= James Clapperton =

Scottish composer and pianist

James Clapperton (born 1968 in Aberdeen) is a Scottish composer and pianist.

In 1984 he performed an arrangement of Stravinsky's 'Rite of Spring' made by himself and David Horne for piano duet at the Dartington Summer School. Witold Lutoslawski, Michael Tippett and Harrison Birtwistle were in attendance. In 1988 he was awarded the Kranichsteiner Musikpreis at the Darmstadt Ferienkurse fur Neue Musik. Since then he has worked with many of the world's leading composers. In 1991 he gave the world premiere of Europera 3 by John Cage and toured in London, Strasbourg, Berlin and Paris with the composer. At this time he performed regularly as a piano duo with his former tutor Yvar Mikhashoff.

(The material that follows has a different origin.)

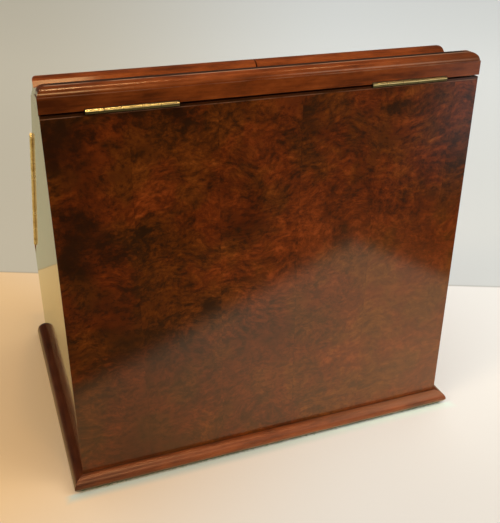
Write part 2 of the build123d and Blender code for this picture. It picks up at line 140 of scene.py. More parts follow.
def finish_of(name):
    """A new material, whose tree is begun: returns it and its shader."""
    material = bpy.data.materials.new(name)
    material.use_nodes = True
    begin(material.node_tree)
    return material, material.node_tree.nodes["Principled BSDF"]


def fill(node, inputs):
    """Gives each named input of a node a value, or a link from another node."""
    for key, value in inputs.items():
        if isinstance(value, bpy.types.NodeSocket):
            node.id_data.links.new(value, node.inputs[key])
        else:
            node.inputs[key].default_value = value


def add(kind, inputs=None, **options):
    """Adds a node, sets its options and fills its inputs."""
    made = work["tree"].nodes.new("ShaderNode" + kind)
    for key, value in options.items():
        setattr(made, key, value)
    fill(made, inputs or {})
    return made


def tone(red, green, blue):
    """A colour given as it looks on paper, 0 to 255, as the linear values Blender wants."""
    values = [v / 255 for v in (red, green, blue)]
    return tuple(v / 12.92 if v < 0.04045 else ((v + 0.055) / 1.055) ** 2.4
                 for v in values) + (1.0,)


def grey(level):
    """A neutral tint that darkens what it multiplies."""
    return (level, level, level, 1.0)


def shades(value, stops, smooth=True):
    """A colour ramp: stops are (place, colour) pairs."""
    made = add("ValToRGB", {0: value})
    ramp = made.color_ramp
    ramp.interpolation = "EASE" if smooth else "LINEAR"
    while len(ramp.elements) < len(stops):
        ramp.elements.new(0.5)
    for element, (place, colour) in zip(ramp.elements, stops):
        element.position = place
        element.color = colour
    return made.outputs[0]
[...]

Clapperton has given recitals at major festivals throughout Europe and in North America. In 2003 he gave the Russian premiere of the complete Ligeti Etudes at the St. Petersburg Soundways festival. From 1998 to 2002 he was the artistic director of the Music Factory Festival in Bergen, Norway. He featured the music of Sciarrino, Lachenmann and Radulescu among others. James Clapperton enjoyed a collaboration with the Romanian master Horațiu Rădulescu which lasted twenty years until he died in 2008. He has also worked closely with composers such as Brian Ferneyhough, Alexander Radvilovitch, Salvatore Sciarrino, Howard Skempton and many others.